Hidden in Plain Sight: What Really Caused the World's Worst Financial Crisis and Why It Could Happen Again

Front Cover
Encounter Books, Jan 13, 2015 - Business & Economics - 432 pages
The 2008 financial crisis—like the Great Depression—was a world-historical event. What caused it will be debated for years, if not generations. The conventional narrative is that the financial crisis was caused by Wall Street greed and insufficient regulation of the financial system. That narrative produced the Dodd-Frank Act, the most comprehensive financial-system regulation since the New Deal. There is evidence, however, that the Dodd-Frank Act has slowed the recovery from the recession. If insufficient regulation caused the financial crisis, then the Dodd-Frank Act will never be modified or repealed; proponents will argue that doing so will cause another crisis.

A competing narrative about what caused the financial crisis has received little attention. This view, which is accepted by almost all Republicans in Congress and most conservatives, contends that the crisis was caused by government housing policies. This book extensively documents this view. For example, it shows that in June 2008, before the crisis, 56 percent of all US mortgages were subprime or otherwise low-quality. Of these, 76 percent were on the books of government agencies such as Fannie Mae and Freddie Mac. When these mortgages defaulted in 2007 and 2008, they drove down housing prices and weakened banks and other mortgage holders, causing the crisis.

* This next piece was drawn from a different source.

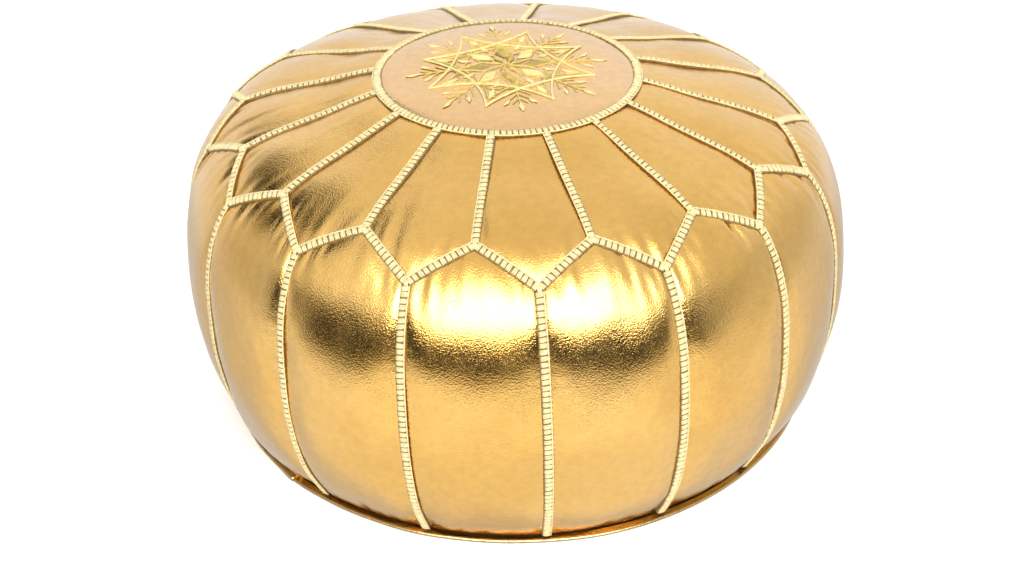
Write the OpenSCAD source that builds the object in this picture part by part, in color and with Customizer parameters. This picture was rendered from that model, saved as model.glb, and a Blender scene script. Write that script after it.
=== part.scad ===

After this book is published, no one will be able to claim that the financial crisis was caused by insufficient regulation, or defend Dodd-Frank, without coming to terms with the data this book contains.

About the author (2015)

Peter J. Wallison holds the Arthur F. Burns Chair in Financial Policy Studies and is co-director of AEI’s program on Financial Policy Studies. From June 1981 to January 1985, he was general counsel of the United States Treasury Department, where he had a significant role in the development of the Reagan Administration's proposals for deregulation in the financial services industry. His most recent book is Bad History, Worse Policy: How a False Narrative about the Financial Crisis Led to the Dodd-Frank Act (AEI Press 2013).

He testifies frequently before committees of Congress, and is a frequent contributor to the op-ed pages of the Wall Street Journal and other print and online journals. He has also been a speaker at many conferences on financial services, housing, the causes of the financial crisis, the Dodd-Frank Act, accounting, and corporate governance, and is a member of the Shadow Financial Regulatory Committee, the Council on Foreign Relations, the SEC Advisory Committee on Improvements to Financial Reporting (2008), co-Chair of the Pew Financial Reform Task Force (2009), and a member of the congressionally- authorized Financial Crisis Inquiry Commission (2009-2011). In May 2011, for his work in financial policy, Mr. Wallison received an honorary doctorate in Humane Letters from the University of Colorado.